From Wikipedia on The Decameron’s frame story:

In Italy during the time of the Black Death, a group of seven young women and three young men flee from plague-ridden Florence to a deserted villa in the countryside of Fiesole for two weeks. To pass the evenings, every member of the party tells a story each night, except for one day per week for chores, and the holy days in which they do no work at all, resulting in ten nights of storytelling over the course of two weeks. Thus, by the end of the fortnight they have told 100 stories.

Frame Tale is an open-ended genre, in which an outer story or “frame” provides a structure within which other, shorter stories can be told.
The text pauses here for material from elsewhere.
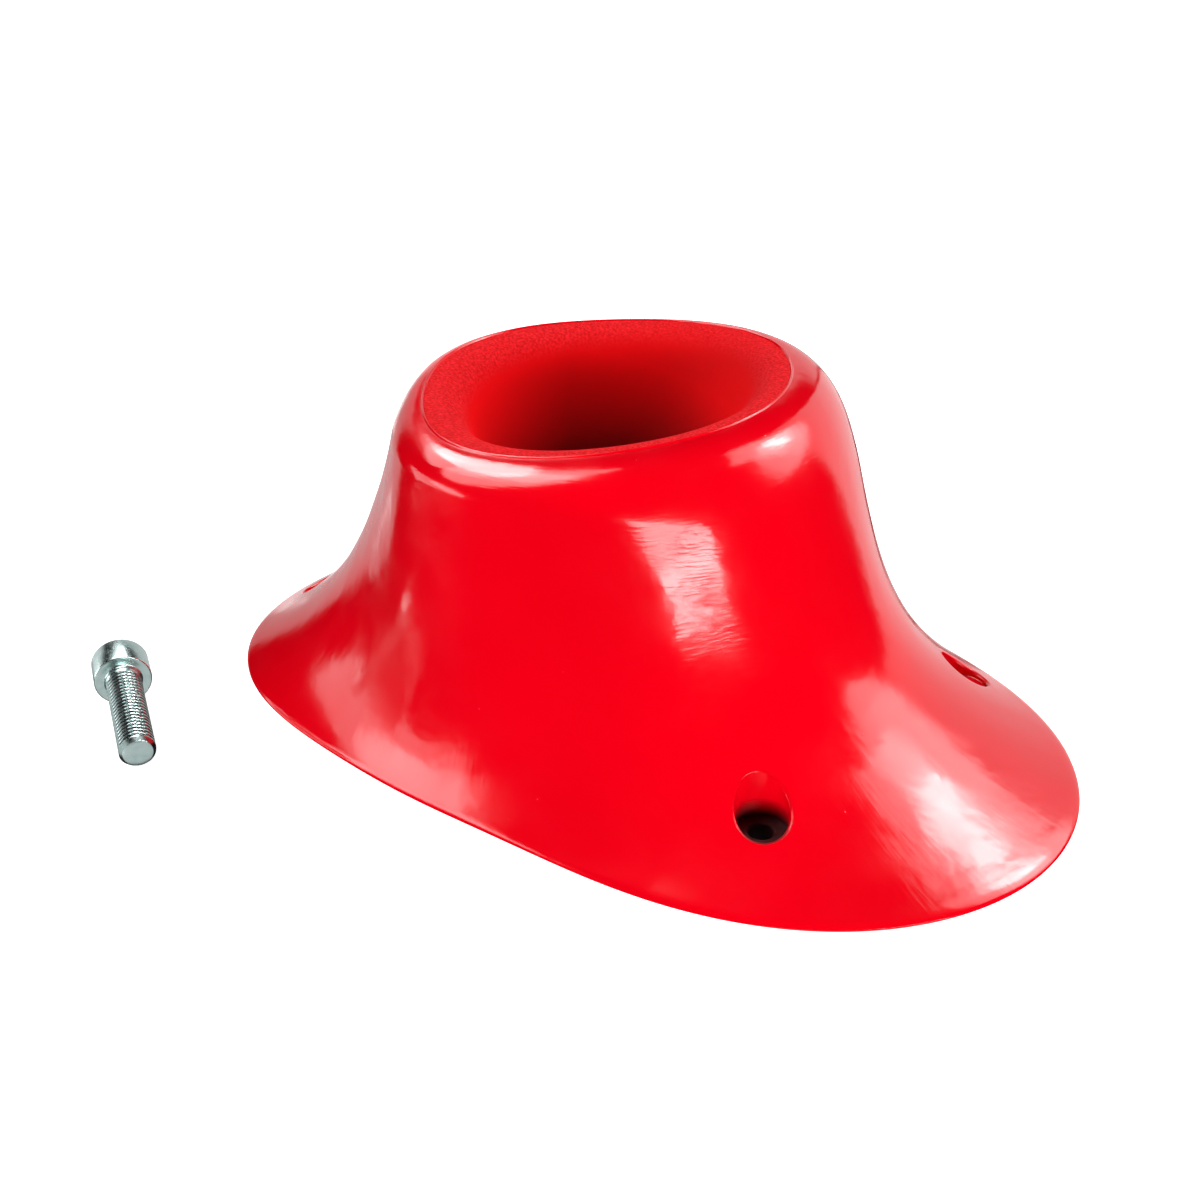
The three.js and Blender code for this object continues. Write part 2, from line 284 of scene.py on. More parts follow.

In the first frame, the Prologue, we get the event of telling the story.

Some examples are the Odyssey, Metamorphoses, Thousand and One Nights, and Mary Shelley’s Frankenstein

Some reasons for frame tales:

  • a frame tale is a way of organizing short stories
  • a frame tale allows a narrator to go outside of a linear narrative
  • a frame tale shows that things affect one another and that actions cause reactions – often what happens in an inner story will affect the frame story as well
  • a frame tale gives background to a story
  • a frame tale gives an explanation of why things happen as they do

Some characteristics of frame tales:

  • they are associated with travel
  • each frame must be told by an eye witness
  • they will have multiple characters and multiple perspectives
  • not every frame is thematically joined to every other frame
  • they tend to be open-ended
  • they allow for a diversity of experiences, and not always positive ones

Ultimately, frame tales are evocative of boundlessness and infinity, which is a characteristic of ancient Arabic culture.